#### Exercise description:
Up to and including the line that contains "Vector((0.0, -math.cos(ROCKER_TILT), math.sin(ROCKER_TILT)))", write out each line of the material from its first line, exactly.

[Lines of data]
----------
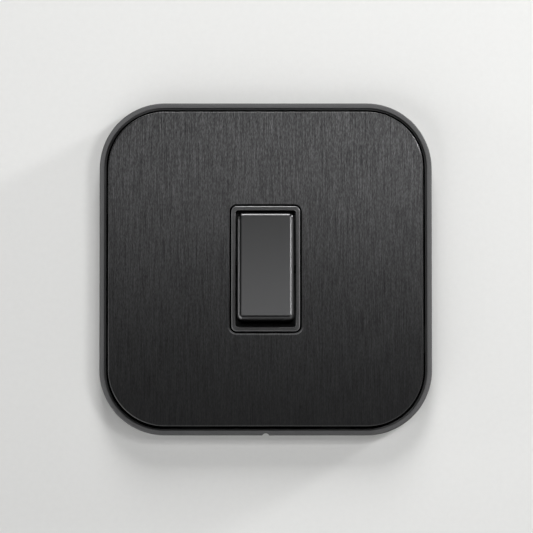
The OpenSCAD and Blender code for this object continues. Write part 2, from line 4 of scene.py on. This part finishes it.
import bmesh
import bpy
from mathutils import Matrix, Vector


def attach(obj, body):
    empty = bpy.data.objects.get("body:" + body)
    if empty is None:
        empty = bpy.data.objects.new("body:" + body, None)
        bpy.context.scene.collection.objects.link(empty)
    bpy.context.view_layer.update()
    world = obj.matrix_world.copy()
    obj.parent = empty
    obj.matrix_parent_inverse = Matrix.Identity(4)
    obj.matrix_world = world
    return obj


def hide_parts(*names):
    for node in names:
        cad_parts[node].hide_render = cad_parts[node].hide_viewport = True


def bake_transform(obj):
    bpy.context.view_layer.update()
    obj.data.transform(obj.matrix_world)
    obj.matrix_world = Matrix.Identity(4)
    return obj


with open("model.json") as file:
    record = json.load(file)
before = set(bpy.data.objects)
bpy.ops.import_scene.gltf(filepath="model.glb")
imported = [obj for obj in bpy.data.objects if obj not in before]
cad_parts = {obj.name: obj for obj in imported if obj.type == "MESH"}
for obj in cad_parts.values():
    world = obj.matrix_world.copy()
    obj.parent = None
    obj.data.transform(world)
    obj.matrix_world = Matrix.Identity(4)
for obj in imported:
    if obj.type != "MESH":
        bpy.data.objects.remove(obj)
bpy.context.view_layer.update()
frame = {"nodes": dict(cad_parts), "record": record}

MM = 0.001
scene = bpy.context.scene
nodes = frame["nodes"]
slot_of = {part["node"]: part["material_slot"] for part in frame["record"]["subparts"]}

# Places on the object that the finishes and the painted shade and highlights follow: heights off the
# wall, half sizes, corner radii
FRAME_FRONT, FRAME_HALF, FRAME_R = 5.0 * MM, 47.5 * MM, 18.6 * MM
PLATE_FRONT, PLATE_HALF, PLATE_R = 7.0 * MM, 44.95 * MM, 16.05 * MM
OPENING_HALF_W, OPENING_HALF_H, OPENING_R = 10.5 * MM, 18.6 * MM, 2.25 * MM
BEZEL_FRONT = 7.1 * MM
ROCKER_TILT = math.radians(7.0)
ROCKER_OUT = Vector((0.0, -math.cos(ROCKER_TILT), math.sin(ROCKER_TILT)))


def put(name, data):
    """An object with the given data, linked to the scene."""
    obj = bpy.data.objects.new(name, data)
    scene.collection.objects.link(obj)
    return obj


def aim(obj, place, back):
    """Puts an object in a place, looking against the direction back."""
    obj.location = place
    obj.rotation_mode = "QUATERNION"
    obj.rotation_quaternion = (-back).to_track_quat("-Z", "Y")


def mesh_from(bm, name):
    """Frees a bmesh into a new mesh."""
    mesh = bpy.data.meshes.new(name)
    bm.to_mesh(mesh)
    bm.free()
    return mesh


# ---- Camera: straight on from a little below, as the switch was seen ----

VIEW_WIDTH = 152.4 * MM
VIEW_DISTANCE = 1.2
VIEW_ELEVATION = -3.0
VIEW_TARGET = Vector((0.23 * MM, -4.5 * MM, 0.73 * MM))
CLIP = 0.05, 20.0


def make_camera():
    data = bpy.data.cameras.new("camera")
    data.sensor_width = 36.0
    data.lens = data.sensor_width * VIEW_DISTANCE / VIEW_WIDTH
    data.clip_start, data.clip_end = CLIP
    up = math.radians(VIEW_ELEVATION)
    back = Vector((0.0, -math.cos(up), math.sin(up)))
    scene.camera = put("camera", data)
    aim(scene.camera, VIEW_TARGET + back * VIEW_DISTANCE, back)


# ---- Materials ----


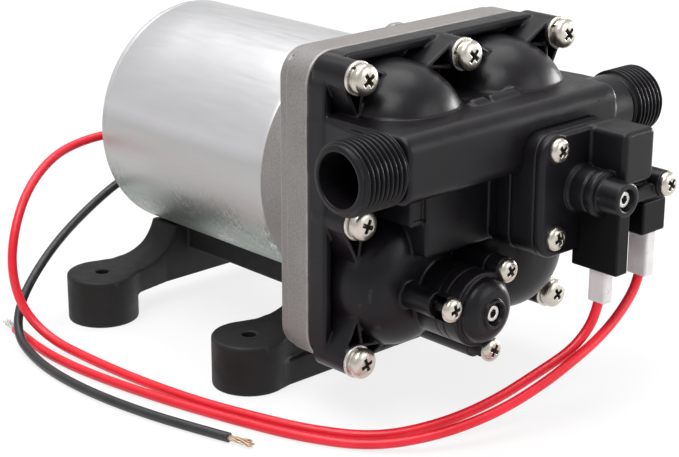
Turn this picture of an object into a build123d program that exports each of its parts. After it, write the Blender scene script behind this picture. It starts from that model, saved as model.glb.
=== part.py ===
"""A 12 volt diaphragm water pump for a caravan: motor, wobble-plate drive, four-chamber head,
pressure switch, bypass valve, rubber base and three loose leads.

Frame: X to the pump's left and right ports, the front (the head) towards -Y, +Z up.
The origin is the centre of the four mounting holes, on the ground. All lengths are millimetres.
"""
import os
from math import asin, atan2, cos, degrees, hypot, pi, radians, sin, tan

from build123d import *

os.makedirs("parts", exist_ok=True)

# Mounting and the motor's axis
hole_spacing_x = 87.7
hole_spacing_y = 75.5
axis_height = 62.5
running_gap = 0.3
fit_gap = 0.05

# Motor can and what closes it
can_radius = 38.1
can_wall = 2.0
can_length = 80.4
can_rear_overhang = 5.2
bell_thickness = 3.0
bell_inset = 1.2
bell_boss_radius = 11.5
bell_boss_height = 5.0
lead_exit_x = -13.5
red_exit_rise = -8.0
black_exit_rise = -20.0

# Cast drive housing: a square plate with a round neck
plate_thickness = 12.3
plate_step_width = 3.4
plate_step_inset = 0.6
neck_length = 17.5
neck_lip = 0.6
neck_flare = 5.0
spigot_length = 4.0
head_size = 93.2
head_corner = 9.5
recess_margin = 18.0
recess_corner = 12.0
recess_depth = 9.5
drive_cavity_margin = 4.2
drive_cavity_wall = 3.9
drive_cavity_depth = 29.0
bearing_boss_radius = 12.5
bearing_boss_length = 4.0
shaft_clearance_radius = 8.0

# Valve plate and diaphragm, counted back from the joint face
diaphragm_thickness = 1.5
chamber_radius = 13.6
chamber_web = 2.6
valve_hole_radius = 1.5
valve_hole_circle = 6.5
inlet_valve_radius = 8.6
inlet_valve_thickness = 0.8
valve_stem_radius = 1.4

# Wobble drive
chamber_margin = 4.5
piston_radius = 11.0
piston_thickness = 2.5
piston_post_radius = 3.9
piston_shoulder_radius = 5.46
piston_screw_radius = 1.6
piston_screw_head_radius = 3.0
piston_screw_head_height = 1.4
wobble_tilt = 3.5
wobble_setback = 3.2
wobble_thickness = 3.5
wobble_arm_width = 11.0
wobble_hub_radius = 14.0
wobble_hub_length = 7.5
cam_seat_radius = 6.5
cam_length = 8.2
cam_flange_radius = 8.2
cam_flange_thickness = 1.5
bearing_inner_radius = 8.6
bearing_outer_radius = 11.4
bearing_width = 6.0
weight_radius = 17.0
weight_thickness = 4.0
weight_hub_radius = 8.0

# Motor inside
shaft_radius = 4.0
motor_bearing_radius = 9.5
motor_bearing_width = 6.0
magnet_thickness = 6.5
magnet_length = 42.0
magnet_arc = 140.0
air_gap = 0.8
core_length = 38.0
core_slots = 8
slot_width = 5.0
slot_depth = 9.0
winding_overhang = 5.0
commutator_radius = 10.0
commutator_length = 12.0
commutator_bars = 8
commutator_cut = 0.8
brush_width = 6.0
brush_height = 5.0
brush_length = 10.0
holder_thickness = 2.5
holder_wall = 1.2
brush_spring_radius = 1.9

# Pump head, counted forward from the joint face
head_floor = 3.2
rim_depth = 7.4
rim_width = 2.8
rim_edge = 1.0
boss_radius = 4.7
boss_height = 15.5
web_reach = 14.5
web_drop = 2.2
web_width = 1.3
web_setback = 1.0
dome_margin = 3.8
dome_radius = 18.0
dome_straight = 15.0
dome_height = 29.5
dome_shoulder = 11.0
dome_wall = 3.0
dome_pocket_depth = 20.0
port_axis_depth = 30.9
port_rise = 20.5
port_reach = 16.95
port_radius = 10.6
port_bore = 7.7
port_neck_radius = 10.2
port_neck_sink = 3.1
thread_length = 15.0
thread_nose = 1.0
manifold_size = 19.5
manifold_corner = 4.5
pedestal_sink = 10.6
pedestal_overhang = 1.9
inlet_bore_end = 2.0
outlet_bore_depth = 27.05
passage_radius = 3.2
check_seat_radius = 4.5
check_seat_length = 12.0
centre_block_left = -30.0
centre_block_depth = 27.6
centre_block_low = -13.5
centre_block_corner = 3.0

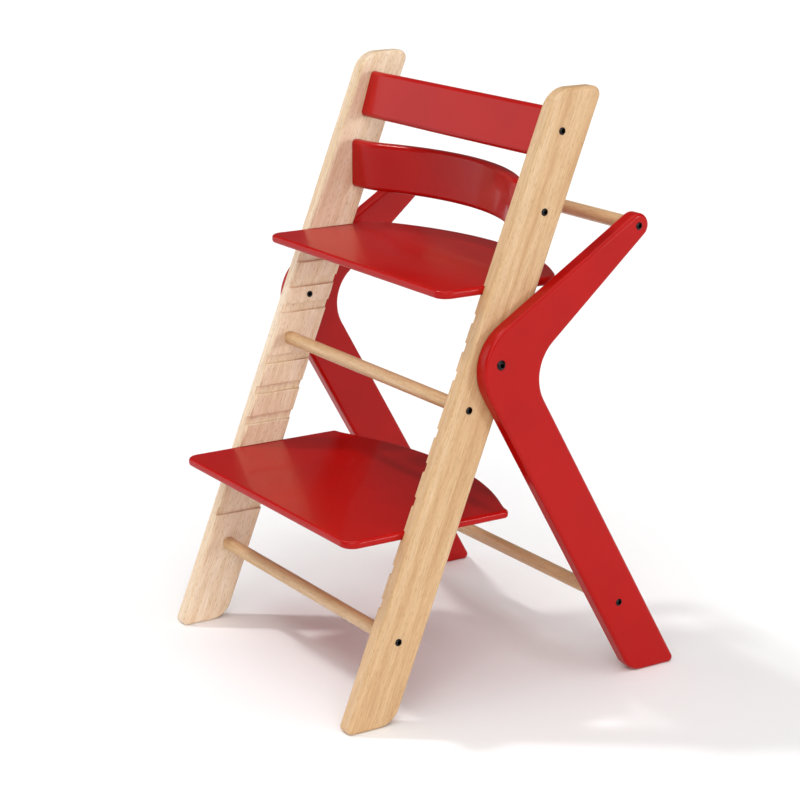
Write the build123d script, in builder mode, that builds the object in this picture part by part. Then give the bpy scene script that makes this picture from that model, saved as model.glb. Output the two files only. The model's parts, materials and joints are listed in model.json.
----------
#### Answer for this exercise:
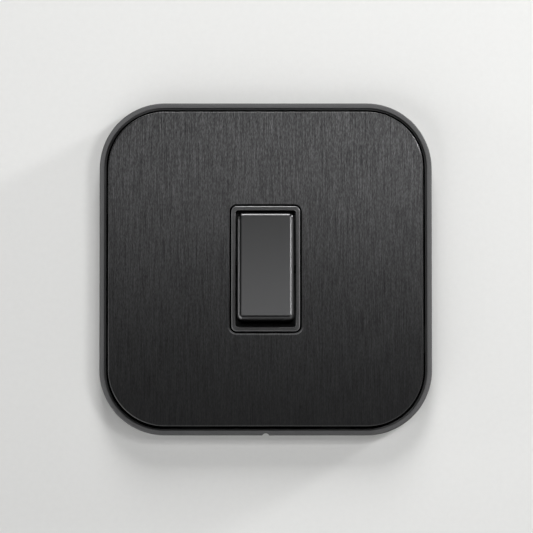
The OpenSCAD and Blender code for this object continues. Write part 2, from line 4 of scene.py on. This part finishes it.
import bmesh
import bpy
from mathutils import Matrix, Vector


def attach(obj, body):
    empty = bpy.data.objects.get("body:" + body)
    if empty is None:
        empty = bpy.data.objects.new("body:" + body, None)
        bpy.context.scene.collection.objects.link(empty)
    bpy.context.view_layer.update()
    world = obj.matrix_world.copy()
    obj.parent = empty
    obj.matrix_parent_inverse = Matrix.Identity(4)
    obj.matrix_world = world
    return obj


def hide_parts(*names):
    for node in names:
        cad_parts[node].hide_render = cad_parts[node].hide_viewport = True


def bake_transform(obj):
    bpy.context.view_layer.update()
    obj.data.transform(obj.matrix_world)
    obj.matrix_world = Matrix.Identity(4)
    return obj


with open("model.json") as file:
    record = json.load(file)
before = set(bpy.data.objects)
bpy.ops.import_scene.gltf(filepath="model.glb")
imported = [obj for obj in bpy.data.objects if obj not in before]
cad_parts = {obj.name: obj for obj in imported if obj.type == "MESH"}
for obj in cad_parts.values():
    world = obj.matrix_world.copy()
    obj.parent = None
    obj.data.transform(world)
    obj.matrix_world = Matrix.Identity(4)
for obj in imported:
    if obj.type != "MESH":
        bpy.data.objects.remove(obj)
bpy.context.view_layer.update()
frame = {"nodes": dict(cad_parts), "record": record}

MM = 0.001
scene = bpy.context.scene
nodes = frame["nodes"]
slot_of = {part["node"]: part["material_slot"] for part in frame["record"]["subparts"]}

# Places on the object that the finishes and the painted shade and highlights follow: heights off the
# wall, half sizes, corner radii
FRAME_FRONT, FRAME_HALF, FRAME_R = 5.0 * MM, 47.5 * MM, 18.6 * MM
PLATE_FRONT, PLATE_HALF, PLATE_R = 7.0 * MM, 44.95 * MM, 16.05 * MM
OPENING_HALF_W, OPENING_HALF_H, OPENING_R = 10.5 * MM, 18.6 * MM, 2.25 * MM
BEZEL_FRONT = 7.1 * MM
ROCKER_TILT = math.radians(7.0)
ROCKER_OUT = Vector((0.0, -math.cos(ROCKER_TILT), math.sin(ROCKER_TILT)))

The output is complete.